> DATASET SECTION
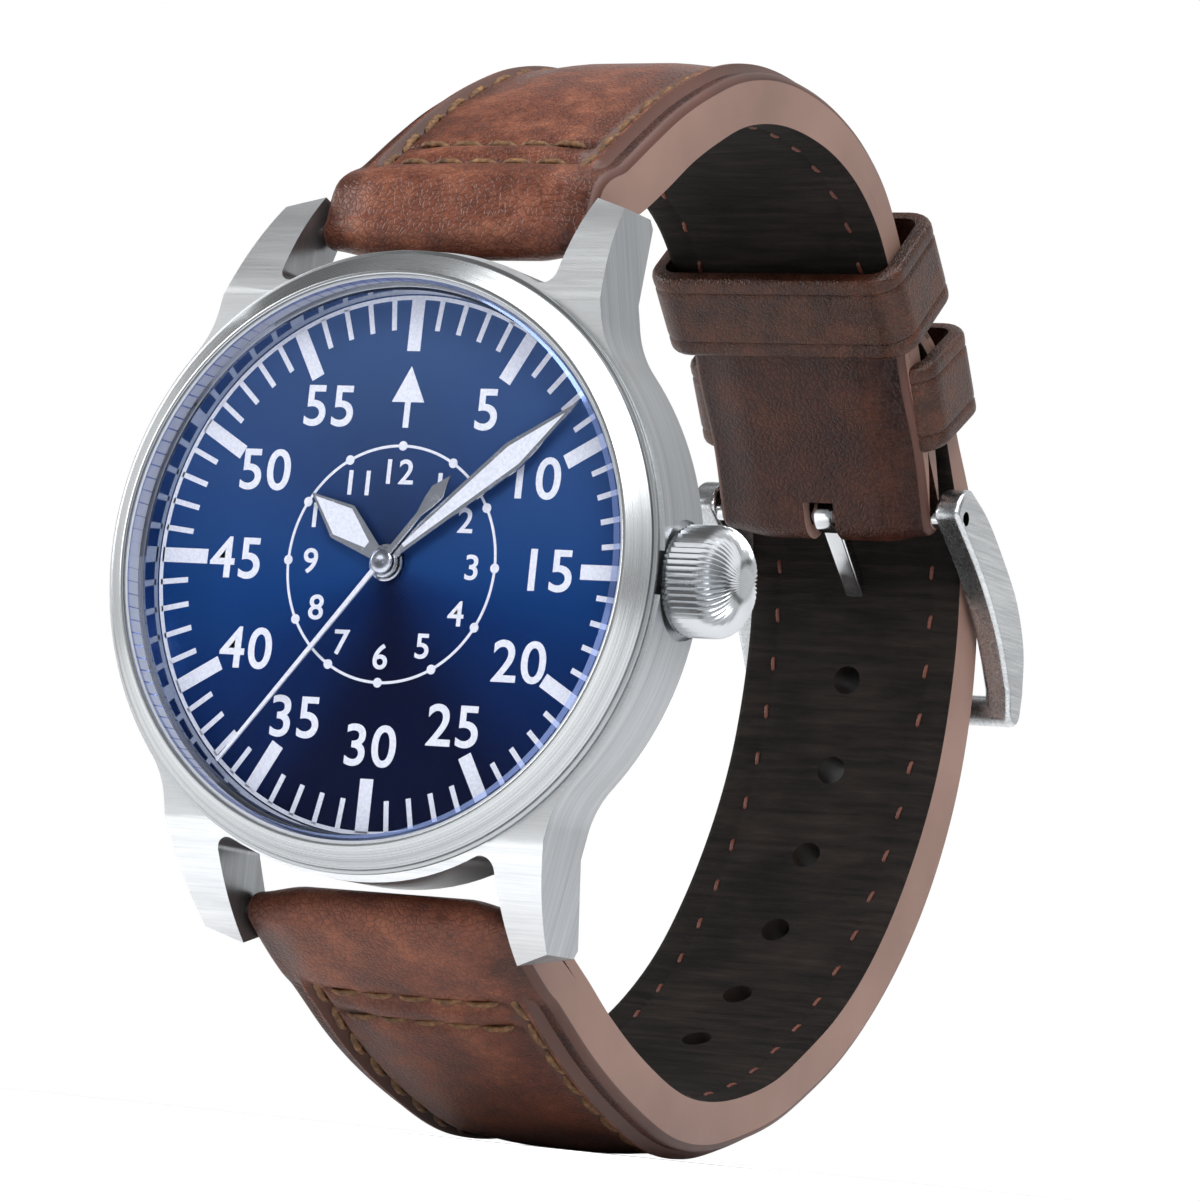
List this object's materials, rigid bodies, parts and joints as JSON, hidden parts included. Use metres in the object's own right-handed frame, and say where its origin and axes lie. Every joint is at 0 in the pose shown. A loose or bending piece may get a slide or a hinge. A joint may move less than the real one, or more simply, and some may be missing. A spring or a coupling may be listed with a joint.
{
  "type": "pilot wristwatch",
  "caption": "Round steel pilot wristwatch with a blue dial, three hands, a fluted crown and a padded leather strap closed by a pin buckle; geared movement inside.",
  "frame": {"origin": "centre of the case back's flat outer face", "axes": "+Y out of the case back towards the wrist, so the dial faces -Y; +Z towards 12 o'clock; +X towards the crown"},
  "size_m": [0.0431, 0.0778, 0.0728],
  "materials": {
    "case_steel": "brushed",
    "polished_steel": "polished",
    "sapphire": "clear, polished",
    "gasket_rubber": "matt",
    "dial_blue": "sunburst brushed under clear lacquer",
    "lume": "matt",
    "needle_white": "satin",
    "leather_brown": "fine grain, satin",
    "leather_lining": "matt",
    "leather_loop": "fine grain, satin",
    "brass_wheels": "satin",
    "rhodium_plates": "plated, grained",
    "ruby": "polished",
    "hardened_steel": "polished",
    "ring_plastic": "satin"
  },
  "bodies": {
    "case": {"case_middle": "case_steel", "bezel": "case_steel", "crystal": "sapphire", "crystal_gasket": "gasket_rubber", "dial_ring": "polished_steel", "dial": "dial_blue", "case_back": "case_steel", "case_back_gasket": "gasket_rubber", "movement_ring": "ring_plastic", "crown_tube": "polished_steel", "spring_bars": "polished_steel", "strap_short_outer": "leather_brown", "strap_short_lining": "leather_lining", "strap_long_outer": "leather_brown", "strap_long_lining": "leather_lining", "fixed_keeper": "leather_loop", "main_plate": "rhodium_plates", "barrel_bridge": "rhodium_plates", "train_bridge": "rhodium_plates", "balance_cock": "rhodium_plates", "jewel_bearings": "ruby", "barrel_arbor": "hardened_steel", "minute_wheel_post": "hardened_steel", "rotor_bearing": "hardened_steel", "bridge_screws": "hardened_steel"},
    "minute_group": {"minute_hand": "polished_steel", "minute_lume": "lume", "cannon_pinion": "hardened_steel"},
    "hour_group": {"hour_hand": "polished_steel", "hour_lume": "lume", "hour_wheel": "brass_wheels"},
    "minute_wheel": {"minute_wheel": "brass_wheels"},
    "seconds_group": {"second_hand": "needle_white", "fourth_wheel": "brass_wheels"},
    "third_wheel": {"third_wheel": "brass_wheels"},
    "centre_wheel": {"centre_wheel": "brass_wheels"},
    "escape_wheel": {"escape_wheel": "hardened_steel"},
    "barrel": {"barrel": "brass_wheels", "mainspring": "hardened_steel"},
    "pallet_fork": {"pallet_fork": "hardened_steel"},
    "balance": {"balance_wheel": "brass_wheels", "hairspring": "hardened_steel"},
    "rotor": {"winding_rotor": "rhodium_plates"},
    "keyless": {"sliding_clutch": "hardened_steel", "winding_pinion": "hardened_steel"},
    "crown_group": {"crown": "polished_steel", "winding_stem": "hardened_steel", "crown_gasket": "gasket_rubber"},
    "buckle": {"buckle_frame": "polished_steel", "buckle_bar": "polished_steel"},
    "tongue": {"buckle_tongue": "polished_steel"},
    "free_keeper": {"free_keeper": "leather_loop"}
  },
  "joints": [
    {"name": "second_hand_turn", "type": "hinge", "parent": "case", "child": "seconds_group", "pos_m": [0, -0.006, 0], "axis": [0, 1, 0], "continuous": true},
    {"name": "minute_hand_turn", "type": "hinge", "parent": "case", "child": "minute_group", "pos_m": [0, -0.006, 0], "axis": [0, 1, 0], "continuous": true},
    {"name": "hour_hand_turn", "type": "hinge", "parent": "case", "child": "hour_group", "pos_m": [0, -0.006, 0], "axis": [0, 1, 0], "continuous": true},
    {"name": "minute_wheel_turn", "type": "hinge", "parent": "case", "child": "minute_wheel", "pos_m": [-0.00218, -0.006, -0.00261], "axis": [0, 1, 0], "continuous": true},
    {"name": "third_wheel_turn", "type": "hinge", "parent": "case", "child": "third_wheel", "pos_m": [-0.00532, -0.0035, -0.00094], "axis": [0, 1, 0], "continuous": true},
    {"name": "centre_wheel_turn", "type": "hinge", "parent": "case", "child": "centre_wheel", "pos_m": [0, -0.0035, 0], "axis": [0, 1, 0], "continuous": true},
    {"name": "escape_wheel_turn", "type": "hinge", "parent": "case", "child": "escape_wheel", "pos_m": [0.00181, -0.0035, -0.00496], "axis": [0, 1, 0], "continuous": true},
    {"name": "barrel_turn", "type": "hinge", "parent": "case", "child": "barrel", "pos_m": [0.00141, -0.0045, 0.00527], "axis": [0, 1, 0], "continuous": true},
    {"name": "pallet_rock", "type": "hinge", "parent": "case", "child": "pallet_fork", "pos_m": [0.00013, -0.0035, -0.00686], "axis": [0, 1, 0], "range_deg": [-6, 6]},
    {"name": "balance_swing", "type": "hinge", "parent": "case", "child": "balance", "pos_m": [-0.00154, -0.0035, -0.00877], "axis": [0, 1, 0], "range_deg": [-270, 270], "stiffness_Nm_per_rad": 0.00000025},
    {"name": "rotor_turn", "type": "hinge", "parent": "case", "child": "rotor", "pos_m": [0, -0.002, 0], "axis": [0, 1, 0], "continuous": true},
    {"name": "crown_turn", "type": "hinge", "parent": "case", "child": "keyless", "pos_m": [0.02, -0.0048, 0], "axis": [1, 0, 0], "continuous": true},
    {"name": "crown_pull", "type": "slide", "parent": "keyless", "child": "crown_group", "axis": [1, 0, 0], "range_m": [0, 0.0012]},
    {"name": "buckle_swing", "type": "hinge", "parent": "case", "child": "buckle", "pos_m": [0, 0.054, 0.0129], "axis": [1, 0, 0], "range_deg": [0, 2.5]},
    {"name": "tongue_swing", "type": "hinge", "parent": "buckle", "child": "tongue", "pos_m": [0, 0.054, 0.0129], "axis": [1, 0, 0], "range_deg": [0, 4]},
    {"name": "keeper_slide", "type": "slide", "parent": "case", "child": "free_keeper", "axis": [0, -0.6947, 0.7193], "range_m": [0, 0.002]}
  ],
  "couplings": [
    {"joint": "minute_hand_turn", "follows": "second_hand_turn", "ratio": 0.016667},
    {"joint": "hour_hand_turn", "follows": "second_hand_turn", "ratio": 0.0013889},
    {"joint": "minute_wheel_turn", "follows": "second_hand_turn", "ratio": -0.0055556},
    {"joint": "third_wheel_turn", "follows": "second_hand_turn", "ratio": -0.125},
    {"joint": "centre_wheel_turn", "follows": "second_hand_turn", "ratio": 0.016667},
    {"joint": "escape_wheel_turn", "follows": "second_hand_turn", "ratio": -10},
    {"joint": "barrel_turn", "follows": "second_hand_turn", "ratio": -0.0027778}
  ]
}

> AIM
Count all lines of the data that include "bodies". The answer is the number alone.

> REPLY TO THE TASK
2